As shown in Figure 6, the ESDGSEM-LG-SL scheme is used to simulate the airfoil problem, and the density, pressure, Mach number, surface pressure coefficient and troubled cell distribution are obtained. Figure 6e,f show that the scheme correctly identifies the troubled cells. The contour results of Figure 6b–d show that the shock waves on the upper and lower surfaces of the wing are well captured. As shown in Figure 6a, the pressure coefficients of the upper and lower surfaces exhibit less numerical oscillation near the discontinuity point. Therefore, the scheme can predict the apparent pressure coefficient of the airfoil accurately.

5. Conclusions

In this work, a shock-capturing strategy for the DGSEM method based on subcell limiting provable entropy stability is proposed at LG solution points. The main idea of this paper is to, firstly, divide the solution regions into smooth and troubled regions by a shock indicator; then, use a high-order scheme for smoothed regions and a low-order scheme for troubled regions. To ensure that the hybrid scheme satisfies the entropy conservative condition or the entropy-stable condition, it is necessary to select the same entropy conservative flux or entropy-stable flux.

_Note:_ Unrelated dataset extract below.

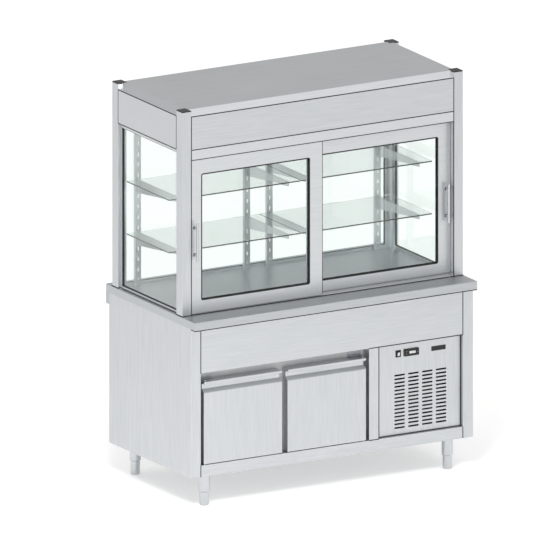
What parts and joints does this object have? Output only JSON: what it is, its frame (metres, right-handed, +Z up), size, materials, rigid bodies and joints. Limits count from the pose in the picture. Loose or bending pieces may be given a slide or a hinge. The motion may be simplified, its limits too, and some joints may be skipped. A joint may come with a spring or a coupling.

Through numerical tests, we obtain the following conclusions:

• The DGSEM methods based on the entropy-stable strategy have better robustness when solving under-resolved flows than the traditional DGSEM method.
• The ESDGSEM-LG-SL scheme can stably calculate high-Mach-number problems, indicating that the scheme has good stability. Furthermore, the results of the double Mach reflection problem and transonic flows around the NACA0012 airfoil case also show that this scheme has a better shock-capturing ability than the other schemes.

At present, the detailed theoretical proof of this theory is only given for the structural mesh; further work is needed for the unstructured mesh. Future planned work focuses on how to extend the provable entropy-stable subcell limiting technique to reach second-order precision.